21世紀COEプログラム 言語運用を基盤とする言語情報学拠点(2002-2006年度)

期待される研究成果・意義

言語教育工学および外国語教育学の研究成果(言語教育学と情報工学の連携)

英語以外の多言語をベースとするe-Learningはいまだ発展途上であり,本研究科がその開発に着手することの意義は大きい。たとえばアジアの諸言語(ベトナム語,ラオス語,カンボジア語,フィリピン語,モンゴル語など)を対象とするe-learningは,他大学の追随を許さない本学独自の学術的研究と言える。また全世界的に見ても,英語以外の言語における第二言語習得理論の研究は数が少なく,この点からも本拠点形成の学術的意義は極めて大きい。e-learningのシステムは世界中で利用される可能性があり,その波及効果は絶大である。さらにe-learning教材のモニタリングを行い,そこから言語能力評価法,クラスルーム・リサーチ,シラバスや教材分析などの言語教育学的研究成果が期待できる。

コーパス言語学および自然言語処理の研究成果(言語学と情報工学の連携)

言語機能を重視した機能別の多言語コーパス(文法機能や挨拶,謝罪,賞賛などの言語機能に関するコーパス)と目的を重視した研究目的別の多言語コーパス(言語研究,文化研究などに関するコーパス)を構築する。
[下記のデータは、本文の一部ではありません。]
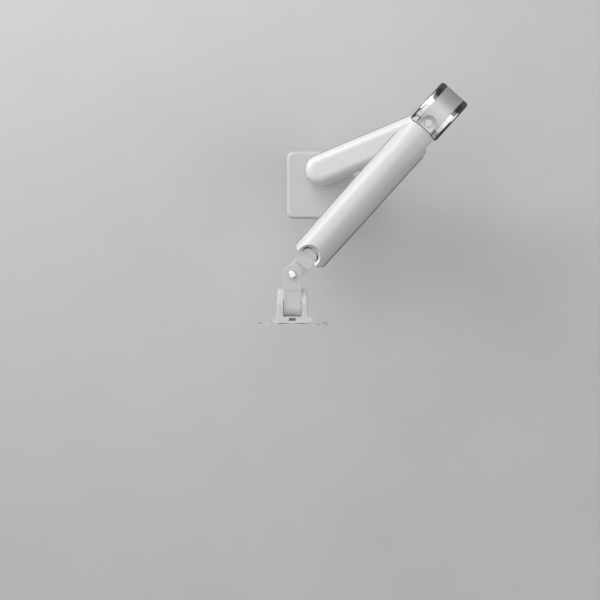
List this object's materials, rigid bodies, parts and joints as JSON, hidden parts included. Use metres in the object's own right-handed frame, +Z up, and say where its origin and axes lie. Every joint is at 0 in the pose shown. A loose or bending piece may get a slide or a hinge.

これらのコーパスは外国語教材の開発のみならず,異文化理解や大学教養教育に資するところが極めて大きい。本拠点形成のように多言語かつインターネット上の言語資源を活用する目的別コーパスは世界的にも類例がない。

言語情報学による統合的研究成果(情報工学を基盤とした言語学と言語教育学の統合)

従来の言語研究や言語教育では,言語運用の実態を科学的に分析することの必要性が必ずしも認識されてこなかった。言語学はこれまで理論研究と内部構造の記述に終始し,実際に使用される談話やテキストを重点的に研究し始めたのはごく最近のことに過ぎない。本拠点形成はインターネット上の言語資源や情報工学の成果を取り入れることで,従来の研究方法の限界を打破し,言語運用の実態を科学的に解明する。さらにその研究成果は言語教育の現場にも応用される。このように情報工学を基盤としつつ,言語学と言語教育学を言語情報学の名のもとに統合することで,本学研究科からは言語理論と情報技術の十全な知識を兼ね備えた外国語教育研究者が養成される。本拠点形成はひいてはわが国における外国語教育の高度化にも貢献するものと考えられる。